For years doctors and many other health professionals showered contributions Republicans, who favored less government regulation of health care and helped scuttle Hillarycare, But no more, as doctors court Democrats now in control of Congress and had lately been fighting with Republicans, including Texas' two GOP senators John Cornyn and Kay Bailey Hutchison, over Medicare payments to physicians.
In the current election cycle the American Medical Association political action committee has contributed $274,000 to Democrats and $245,450 to Republicans, according to the Center for Responsive Politics.
A decade ago, when the GOP controlled both houses of Congress, the AMA PAC gave $1.6 million to Republicans and $654,000 to Democrats.
The Texas Medical Association's political action committee has split its contributions this election cycle giving $13,000 each to Democrats and Republicans, including $2,500 to Cornyn.
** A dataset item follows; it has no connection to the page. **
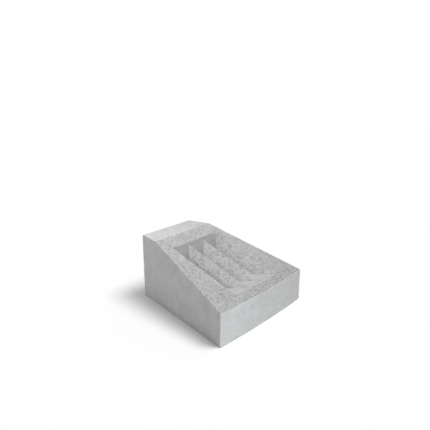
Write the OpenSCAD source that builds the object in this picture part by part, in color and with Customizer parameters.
// Wedge-shaped precast concrete block with three V-shaped grooves sunk in its slope.
// Plan: a trapezoid with a bowed front. Side view: low at the front, a slope, then a flat strip at the back.
// The frame has its origin at the middle of the base, +Z up, the low wide front towards -Y and X across.

/* [Block] */
// Width of the front, between its two corners
front_w = 1000; // [900:10:1200]
// Width of the back, between its two corners
back_w = 540; // [500:10:640]
// Depth from the foremost point of the bowed front to the back corners
block_d = 1023; // [900:1:1250]
// Height of the flat strip above the base
block_h = 523; // [480:1:640]
// Height of the front face at its corners
front_h = 255; // [210:1:310]
// Depth of the flat strip along the back of the top
strip_d = 195; // [150:5:240]
// Radius of the bowed front; the back face shares its centre
front_radius = 8500; // [5000:100:12000]

/* [Grooves] */
// Number of grooves side by side
groove_count = 3; // [2:1:4]
// Width of the whole grooved recess
recess_w = 500; // [400:10:520]
// Depth of each groove, square to the slope
groove_depth = 80; // [64:1:96]
// How far the ridges between the grooves stop below the slope
crest_drop = 12; // [0:1:20]
// Distance from the front corners back to the front rim of the recess
recess_front = 62; // [50:1:90]
// Distance from the recess's back rim to the flat strip
recess_back = 126; // [90:1:160]
// Lean of the recess's back wall from vertical, in degrees
back_lean = 39; // [30:1:45]
// Fall of the soles at the front of the grooves, in degrees
sole_fall = 8.4; // [6:0.1:12]

/* [Reinforcement] */
// Concrete between a bar and the nearest outer face
cover = 35; // [30:1:45]
// Diameter of the mat's bars
bar_d = 10; // [8:1:14]
// Number of bars from front to back
bars_along = 5; // [3:1:7]
// Number of bars across
bars_over = 5; // [3:1:8]
// Distance from the ends of the long bars to the first and last bar across
bar_end = 45; // [30:1:60]
// Side of a square cover spacer
spacer_w = 40; // [30:1:50]

/* [Lifting sockets] */
// Distance of each socket from the middle plane
socket_x = 140; // [125:1:150]
// Height of the sockets above the base
socket_z = 400; // [380:1:410]
// Outer diameter of a socket
socket_d = 30; // [28:0.5:36]
// Bore of a socket, for a thread of 24 mm
socket_bore = 22; // [20:0.5:24]
// Length of a socket
socket_l = 78; // [70:1:90]
// Depth of the socket's threaded bore
bore_l = 52; // [40:1:54]
// Diameter of the mouth recess around a socket
mouth_d = 50; // [44:1:60]
// Depth of the mouth recess
mouth_depth = 10; // [6:1:14]
// Diameter of the cross pin through a socket's tail
pin_d = 12; // [10:1:14]
// Length of the cross pin
pin_l = 150; // [120:5:160]

/* [Hidden] */

// Colours
CONCRETE = [0.74, 0.74, 0.73];
RUSTY = [0.47, 0.33, 0.26];
ZINC = [0.70, 0.72, 0.74];
MORTAR = [0.66, 0.65, 0.62];

// Gaps: around each cast-in piece, and between the two layers of bars
cast_gap = 0.3;
lap_gap = 1;
// How far a cutting solid runs past the face it cuts
past = 60;
// How far the trapezoid runs past the back corners, where the back arc cuts it
corner_slack = 0.2;
$fn = 48;
arc_fn = 256;

// Plan of the block
front_y = -block_d / 2;
back_y = block_d / 2;
arc_y = front_y + front_radius;
corner_y = arc_y - sqrt(pow(front_radius, 2) - pow(front_w / 2, 2));
back_radius = sqrt(pow(arc_y - back_y, 2) + pow(back_w / 2, 2));
side_run = (front_w - back_w) / 2 / (back_y - corner_y);
function half_w(y) = front_w / 2 - side_run * (y - corner_y);
function back_face_y(x) = arc_y - sqrt(pow(back_radius, 2) - pow(x, 2));

// Side view of the block
fold_y = back_y - strip_d;
rise = (block_h - front_h) / (fold_y - corner_y);
slope_angle = atan(rise);
function slope_z(y) = front_h + rise * (y - corner_y);

// Recess: the rims lie on the slope, and its two end planes meet below the grooves
rim_front_y = corner_y + recess_front;
rim_back_y = fold_y - recess_back;
sole_rate = tan(sole_fall);
wall_rate = 1 / tan(back_lean);
rim_front_z = slope_z(rim_front_y);
rim_back_z = slope_z(rim_back_y);
meet_y = (rim_front_z - rim_back_z + sole_rate * rim_front_y + wall_rate * rim_back_y)
       / (sole_rate + wall_rate);
function sole_z(y) = rim_front_z - sole_rate * (y - rim_front_y);
pitch = recess_w / groove_count;

// Mat of bars: the long bars below, the bars across lying on them
long_z = cover + bar_d / 2;
across_z = long_z + bar_d + lap_gap;
mat_front_y = corner_y + cover;
mat_back_y = back_face_y(0) - cover;
edge_x = half_w(mat_back_y) - cover - bar_d;
long_x = [for (i = [0:bars_along - 1]) edge_x * (2 * i / (bars_along - 1) - 1)];
across_y = [for (i = [0:bars_over - 1])
    mat_front_y + bar_end + i * (mat_back_y - mat_front_y - 2 * bar_end) / (bars_over - 1)];

// Spacers: under the long bars next to the outer ones, where the first, middle and last bar crosses
spacer_x = [long_x[1], long_x[bars_along - 2]];
spacer_y = [across_y[0], across_y[floor(bars_over / 2)], across_y[bars_over - 1]];

// Sockets and their cross pins
socket_mouth_y = back_face_y(socket_x) - mouth_depth;
pin_y = socket_mouth_y - socket_l + pin_d;

// Outline of the recess across the slope: up above the surface, and a V for each groove
function v_outline() = concat(
    [[recess_w / 2, past], [-recess_w / 2, past], [-recess_w / 2, 0]],
    [for (i = [0:groove_count - 1], side = [0, 1])
        side == 0 ? [-recess_w / 2 + (i + 0.5) * pitch, -groove_depth]
        : [-recess_w / 2 + (i + 1) * pitch, i == groove_count - 1 ? 0 : -crest_drop]]);

// Turns an outline drawn as (y, z) into a prism along X
module along_x(width) {
    translate([-width / 2, 0, 0]) rotate([90, 0, 90]) linear_extrude(width) children();
}

// Cylinder along +Y from its start at y
module along_y(y, length, radius) {
    translate([0, y, 0]) rotate([-90, 0, 0]) cylinder(h = length, r = radius);
}

module long_bars(grow) {
    for (x = long_x)
        translate([x, 0, long_z])
            along_y(mat_front_y - grow, mat_back_y - mat_front_y + 2 * grow, bar_d / 2 + grow);
}

// Each bar across is as long as the cover to the two flanks lets it be
module across_bars(grow) {
    for (y = across_y) {
        reach = half_w(y + bar_d / 2) - cover + grow;
        translate([-reach, y, across_z]) rotate([0, 90, 0]) cylinder(h = 2 * reach, r = bar_d / 2 + grow);
    }
}

// Puts a block of that side and height under each place where the mat is held up
module at_spacers(side, bottom, top) {
    for (x = spacer_x, y = spacer_y)
        translate([x - side / 2, y - side / 2, bottom]) cube([side, side, top - bottom]);
}

module at_sockets() {
    for (side = [-1, 1]) translate([side * socket_x, 0, socket_z]) children();
}

module cross_pin(grow) {
    translate([-pin_l / 2 - grow, pin_y, 0]) rotate([0, 90, 0])
        cylinder(h = pin_l + 2 * grow, r = pin_d / 2 + grow);
}

// Trapezoid seen from above, cut by the two arcs
module block_plan() {
    difference() {
        intersection() {
            polygon([
                [-half_w(front_y - past), front_y - past],
                [half_w(front_y - past), front_y - past],
                [half_w(back_y + corner_slack), back_y + corner_slack],
                [-half_w(back_y + corner_slack), back_y + corner_slack],
            ]);
            translate([0, arc_y]) circle(r = front_radius, $fn = arc_fn);
        }
        translate([0, arc_y]) circle(r = back_radius, $fn = arc_fn);
    }
}

module block_side_view() {
    polygon([
        [front_y - past, 0],
        [back_y + past, 0],
        [back_y + past, block_h],
        [fold_y, block_h],
        [front_y - past, slope_z(front_y - past)],
    ]);
}

// The grooves: the row of Vs run along the slope, between the back wall and the soles
module grooves() {
    intersection() {
        along_x(recess_w + past)
            polygon([
                [rim_front_y, rim_front_z],
                [meet_y, sole_z(meet_y)],
                [rim_back_y, rim_back_z],
                [rim_back_y, rim_back_z + past],
                [rim_front_y, rim_front_z + past],
            ]);
        translate([0, corner_y, front_h]) rotate([90 + slope_angle, 0, 0])
            translate([0, 0, -2 * block_d]) linear_extrude(3 * block_d) polygon(v_outline());
    }
}

module concrete_body() {
    color(CONCRETE)
        difference() {
            intersection() {
                linear_extrude(block_h + past) block_plan();
                along_x(front_w + 2 * past) block_side_view();
            }
            grooves();
            long_bars(cast_gap);
            across_bars(cast_gap);
            at_spacers(spacer_w + 2 * cast_gap, -past, cover);
            at_sockets() {
                along_y(socket_mouth_y - socket_l - cast_gap, socket_l + past, socket_d / 2 + cast_gap);
                along_y(socket_mouth_y, past, mouth_d / 2);
                cross_pin(cast_gap);
            }
        }
}

module mat_bars_front_to_back() {
    color(RUSTY) long_bars(0);
}

module mat_bars_across() {
    color(RUSTY) across_bars(0);
}

// Round socket with a threaded bore from its mouth and a cross hole in its tail
module lifting_sockets() {
    color(ZINC)
        at_sockets()
            difference() {
                along_y(socket_mouth_y - socket_l, socket_l, socket_d / 2);
                along_y(socket_mouth_y - bore_l, bore_l + past, socket_bore / 2);
                cross_pin(cast_gap);
            }
}

module socket_cross_pins() {
    color(RUSTY) at_sockets() cross_pin(0);
}

// Plain mortar blocks just under the long bars
module cover_spacers() {
    color(MORTAR) at_spacers(spacer_w, 0, cover - cast_gap);
}

concrete_body();
mat_bars_front_to_back();
mat_bars_across();
lifting_sockets();
socket_cross_pins();
cover_spacers();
However, the PAC abruptly yanked its endorsement of Cornyn recently because of his vote before the July 4 break against a measure that would have halted a cut in Medicare payments to doctors. The Senate passed the Medicare measure Wednesday with both Cornyn and Hutchison changing their mind and voting for it.
Sens. John Cornyn and Kay Bailey Hutchison joined 67 of their Senate colleagues in approving the measure that would halt a 10.6 percent cut in Medicare payments.
For the second time in a month, John Cornyn has switched his vote on an issue crucial to Texas families after criticism from U.S. Senate candidate Rick Noriega. Yesterday, after outcry from the Noriega campaign and medical groups such as the American Medical Association, Cornyn switched his vote on a key Medicare bill for politically expedient reasons. Cornyn's vote to support the Medicare Improvements for Patients and Providers Act of 2008 came just weeks after originally voting to block the bill and on the heels of a similar vote switch on the GI Bill. Though Cornyn's eventual vote is a welcome development, the political expediency for his final votes are all-too-typical of his time in Washington.
Unlike Cornyn, US Senate candidate Rick Noriega (D-TX) has pledged to serve as a Senator whose votes always place Texas families first. Noriega has remained consistent in his support for both the Medicare and the GI Bill and does not determine how he votes by scanning the political tea leaves. Cornyn, whose original opposition to the Medicare legislation led to the Texas Medical Association stripping their support for his candidacy, had recently told the Washington DC newspaper Roll Call that he did not plan to change his vote.
"Though we're flattered that John Cornyn adopted our position on the Medicare bill, Texas families deserve a U.S. Senator who will vote the right way because it's the right thing to do -- not because of shifting political winds," said Holly Shulman, spokeswoman for Rick Noriega for Senate. "I guess it's an election year, because after six long years in Washington, John Cornyn is finally realizing the political dangers of ignoring Texas families at the expense of his special interest friends and is trying to make amends."